- Pod warstwą tynku na ścianie z kominkiem widoczna jest polichromia przedstawiająca kotarę oraz monochromia drugiej. We wnękach okiennych polichromie zostały pokryte warstwą farby. Stan zachowania polichromii pozwala domniemywać, że jest ona zachowana na większych obszarach ścian – wyjaśnia wałbrzyska konserwator zabytków, Anna Nowakowska-Ciuchera, która we czwartek dokonała oględzin pierwszych badań odkrywkowych.
Urząd konserwatorski docelowo zaleca zdjęcie wtórnych tynków z okresu hitlerowskiego oraz jeszcze późniejszych warstw farby i odkrycie całej zachowanej polichromii.
Sala Krzywa znajduje się na pierwszym piętrze południowego skrzydła Zamku Książ w jego najstarszej, średniowiecznej części. Podobnie jak w przypadku Sali Konrada jej wystrój została niemal całkowicie zniszczony podczas wojennej przebudowy prowadzonej w latach 1944-45 przez nazistowską organizację Todt. Sala Krzywa, która jest jedną z najstarszych sal w tzw. „zamku górnym”, przed II wojną światową uchodziła także za jedną z najpiękniejszych. Jej późnogotycki i renesansowy wystrój oraz dekoracje w angielskim stylu Arts & Craft prawdopodobnie w dużej mierze zachowane pod warstwą pobiały, organizacja Todt zamalowała i zasłoniła sufitem. O dawnej świetności tej komnaty świadczy zachowany renesansowy kominek z szarego piaskowca. Ozdabiają go płaskorzeźby, m.in. trzy tonda portretowe w otoczeniu girland podtrzymywanych przez putta.
Według ekspertów dekoracje kotarowe mogą być renesansowe i pochodzić z XVI w. Jakkolwiek ostateczną odpowiedź co do wieku malowideł i użytych do ich stworzenia pigmentów dadzą dopiero wyniki badań fizyczno-chemicznych, które planuje zlecić Zamek Książ.
- Szczęśliwie w Zamku Książ dysponujemy ikonografią przedstawiającą historyczny wystrój sali.
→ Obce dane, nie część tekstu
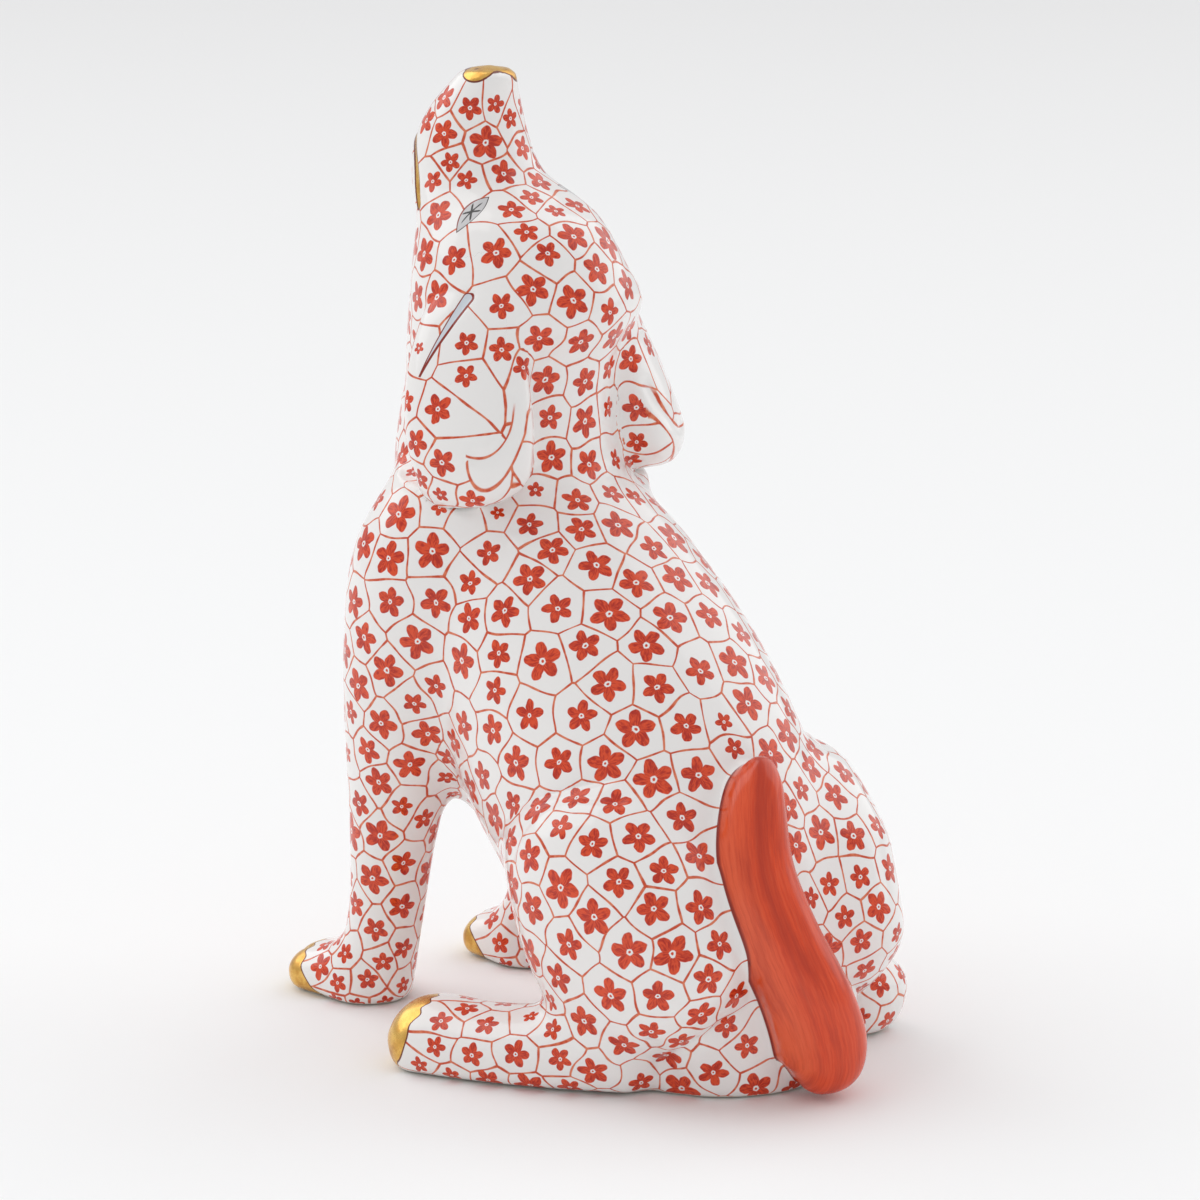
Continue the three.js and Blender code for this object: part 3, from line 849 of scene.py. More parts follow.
@dataclass
class Skin:
    """The surface of the glazed dog: its points, its four-cornered faces and its normals."""

    clay: Clay
    points: Array = field(init=False)
    quads: Array = field(init=False)
    normals: Array = field(init=False)
    hollow_faces: int = 0

    def lay(self) -> None:
        """Wrap the clay's forms in an even mesh and settle it onto the smooth surface."""
        sweeps = [sweep for group in self.clay.castings().values() for sweep in group]
        solid = solid_from_sweeps(sweeps)
        modifier = solid.modifiers.new("wrap", "REMESH")
        modifier.mode = "VOXEL"
        modifier.voxel_size = GRAIN
        modifier.adaptivity = 0.0
        graph = bpy.context.evaluated_depsgraph_get()
        wrapped = solid.evaluated_get(graph).to_mesh()
        self.points = np.empty(len(wrapped.vertices) * 3)
        wrapped.vertices.foreach_get("co", self.points)
        self.points = self.points.reshape(-1, 3)
        self.quads = np.empty(len(wrapped.loops), int)
        wrapped.loops.foreach_get("vertex_index", self.quads)
        self.quads = self.quads.reshape(-1, 4)
        bpy.data.objects.remove(solid)
        for _ in range(3):
            self.relax()
            self.settle()
        self.mend()
        self.normals = vertex_normals(self.points, self.quads)

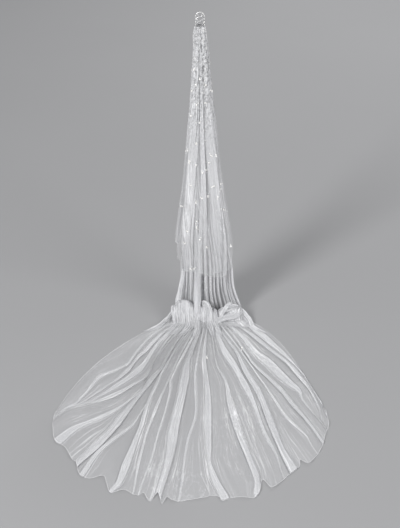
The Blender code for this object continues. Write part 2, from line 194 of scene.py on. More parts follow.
FAN_FOLDS = (
    # side it lies to, bearing where it starts, then the places that it passes,
    # (photo_x, photo_y, width in the photo)
    (1, -56, (
        (132, 360.5, 1.2), (121.8, 367, 1.2), (104.5, 374, 1.5), (96, 383.5, 1.3), (88, 392, 0.8),
    )),
    (-1, -51, (
        (148, 349, 3.5), (140, 356, 4.5), (126, 371, 4.0), (114, 382, 2.5), (100, 391, 1.0),
    )),
    (1, -46, (
        (152, 352, 5.0), (138, 371, 6.0), (121, 386, 6.0), (104, 396.5, 3.0), (90, 404, 1.2),
    )),
    (-1, -41.5, (
        (141.9, 380.6, 1.5), (122.7, 395, 2.5), (107.4, 403.6, 4.0), (93, 409.3, 4.0),
        (78.7, 408.8, 4.5), (70, 406, 5.0), (57, 415, 7.0),
    )),
    (1, -37.5, (
        (138, 393, 1.2), (119, 410.5, 2.0), (109.3, 417, 3.0), (96, 422, 4.0), (84, 425.5, 4.0),
        (73, 431, 7.0), (60, 441, 10.0),
    )),
    (-1, -32.5, (
        (162, 367, 4.5), (150.5, 381.6, 7.0), (136, 399.8, 8.5), (118.9, 419.9, 9.0),
        (101.7, 441.9, 9.0), (80, 461, 5.5),
    )),
    (1, -28, (
        (158, 385, 0.8), (139, 416, 1.2), (131.3, 425.6, 1.8), (117, 437, 2.4), (99.8, 451.4, 3.4),
        (83, 475, 4.5),
    )),
    (1, -24.5, (
        (167.7, 362.4, 3.0), (157.2, 384.4, 3.5), (151.4, 401.7, 6.0), (144.7, 420.8, 7.0),
        (136, 440.9, 7.0), (125.6, 466.7, 6.0), (118.9, 484, 4.0), (112, 491, 2.5),
    )),
    (-1, -20, (
        (166, 385, 1.0), (155, 413, 1.6), (147.6, 431.3, 1.5), (141.9, 450.5, 1.5), (138.5, 464.8, 1.2),
        (134, 490, 0.8),
    )),
    (1, -16, (
        (171.5, 377, 1.8), (170.5, 391, 1.6), (166, 411, 1.0), (160, 430, 1.2), (152, 455, 0.8),
    )),
    (-1, -11, (
        (187.8, 359.6, 7.5), (184, 378.7, 7.5), (179.2, 403.6, 8.0), (173.4, 431.3, 9.5),
        (168.7, 457.2, 6.5), (160, 486.8, 5.0), (156.5, 499, 6.0),
    )),
    (1, -6.5, (
        (196, 370, 1.5), (196.4, 412, 1.6), (188.8, 441, 1.8), (184, 465, 1.4), (180, 492, 1.0),
    )),
    (-1, -1, (
        (204.3, 350, 2.8), (205.7, 378.7, 3.8), (207.2, 407.4, 5.0), (208.1, 445.7, 4.6),
        (208.4, 459, 3.2), (213.4, 476.3, 6.0), (223, 498, 8.0),
    )),
    (1, 5.5, (
        (217.2, 364.4, 1.2), (225.8, 381.6, 2.2), (229.7, 402.6, 4.0), (235.4, 421.8, 5.5),
        (242.1, 440.9, 5.5), (249.8, 460, 4.5), (256.5, 475.4, 5.0), (258, 488, 7.0),
    )),
    (-1, 12, (
        (223, 350, 5.0), (232.5, 364.4, 5.5), (241.1, 380.6, 5.5), (250.7, 399.8, 3.4),
        (258.4, 418.9, 2.6), (266, 436.1, 2.4), (275, 452, 1.4), (281, 470, 0.8),
    )),
    (1, 18, (
        (235.4, 350, 3.0), (244, 368.2, 5.0), (255.5, 388.3, 7.0), (265, 409.3, 8.0),
        (273.7, 429.4, 8.0), (282.3, 449.5, 9.0), (292.5, 468, 17.0),
    )),
    (-1, 24.5, (
        (256, 374, 1.2), (276.6, 403.6, 1.4), (289, 419.9, 1.4), (305, 434, 0.7), (313, 447, 0.4),
    )),
    (1, 30.5, (
        (250.7, 360.5, 2.0), (269, 378.7, 3.0), (281.3, 391, 3.4), (291.9, 403.6, 3.4),
        (301.4, 414, 3.0), (312, 427, 3.0), (321.5, 440.5, 3.4),
    )),
    (-1, 37.5, (
        (251.7, 350, 4.5), (262.2, 358.6, 7.0), (273.7, 370, 7.5), (284.2, 379.7, 5.5),
        (291.9, 385.4, 3.0), (299.5, 396.9, 1.2), (312, 412, 0.8),
    )),
    (1, 46, (
        (262, 344, 4.0), (279.4, 357.7, 4.0), (289, 369, 3.2), (298.6, 381.6, 2.2), (312, 403.6, 1.6),
        (318, 415, 1.0),
    )),
    (-1, 55, (
        (270, 343, 4.5), (283.3, 355.0, 5.0), (300.4, 373, 5.0), (314, 391, 3.2), (322, 409.3, 2.0),
        (325, 420, 1.5),
    )),
)
PHOTO_SCALE = 0.0047  # metres for each pixel of the photograph, across the veil
FOLD_LAYERS = 1.8  # how much closer the net lies where it is folded
FOLD_RISE = 0.0021  # radius of a fold's turns, at most
FOLD_RISE_SHARE = 0.05  # of the room for the fold
FOLD_ROOM = 0.84  # share of the room that a fold may take
FOLD_SPACING = 0.30  # degrees between neighbouring folds at least
PUFF, PUFF_PANEL = 0.009, 0.10  # lift of a panel, and the width from where it is full
PUFF_FROM = 0.3  # share of the way to the hem from where it is full
FAN_SWING = 0.35  # degrees by which the folds wander to the sides

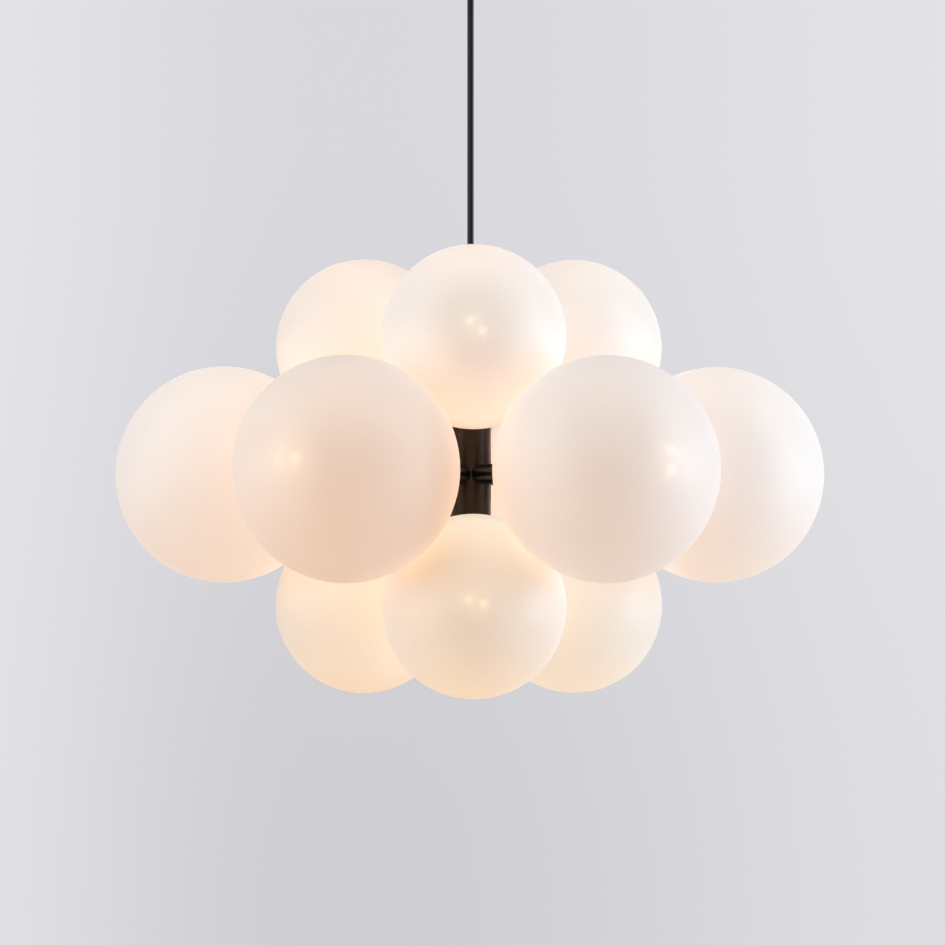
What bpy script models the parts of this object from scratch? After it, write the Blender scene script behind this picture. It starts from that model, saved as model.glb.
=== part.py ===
"""Cluster pendant light: twelve opal glass globes in three tiers round a short hub column on a cable.

Metres, +Z up. The origin is the centre of the ceiling plate's top face, and the front faces -Y.
Each globe's head (arm, lampholder, bulb and globe) is drawn in its own frame: +Z runs outwards
along the arm from the column's axis, +Y is up, and an empty places it in its tier.
"""

import math

import bmesh
import bpy
from mathutils import Matrix

# Fits shared by all pieces
SEAT_GAP = 0.0003  # between two pieces that rest on each other
THREAD_GAP = 0.0007  # round a coarse thread that is turned by hand
OVERRUN = 0.002  # how far a cutter reaches past what it cuts
WELD_DISTANCE = 0.000001  # points closer than this are one point

# Glass globes
MIDDLE_GLOBE_RADIUS = 0.100
SMALL_GLOBE_RADIUS = 0.083
GLASS_WALL = 0.0025
NECK_RADIUS = 0.0235
NECK_BORE_RADIUS = 0.0205
NECK_HEIGHT = 0.008
NECK_FILLET = 0.002

# Layout of the cluster
MIDDLE_COUNT = 6
SMALL_COUNT = 3
SIDE_GAP = 0.028  # between neighbouring globes of the middle tier
NEST_GAP = 0.003  # between a small globe and the two middle globes that it nests in
SHORT_ARM_LENGTH = 0.0046  # from the column to the fitter of a small globe

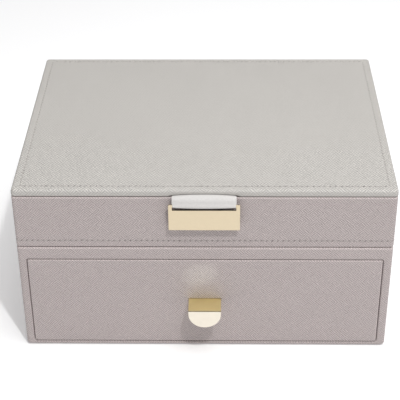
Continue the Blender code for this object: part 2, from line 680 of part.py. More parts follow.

Bardzo bogate w detale fotografie pochodzą m.in. z kolekcji zdjęć autorstwa zamkowego kucharza Louisa Hardouina (z lat 1909-1920), prywatnych zbiorów księcia Bolko von Pless oraz teki konserwatora zabytków w czasie II wojny światowej Guntera Grundmanna. Materiał ten pozwoli nam na odtworzenie historycznych polichromii, a tym samym przynajmniej częściowe przywrócenie Sali Krzywej jej splendoru z czasów Hochbergów – wyjaśnia prezes Zamku Książ w Wałbrzychu, Anna Żabska.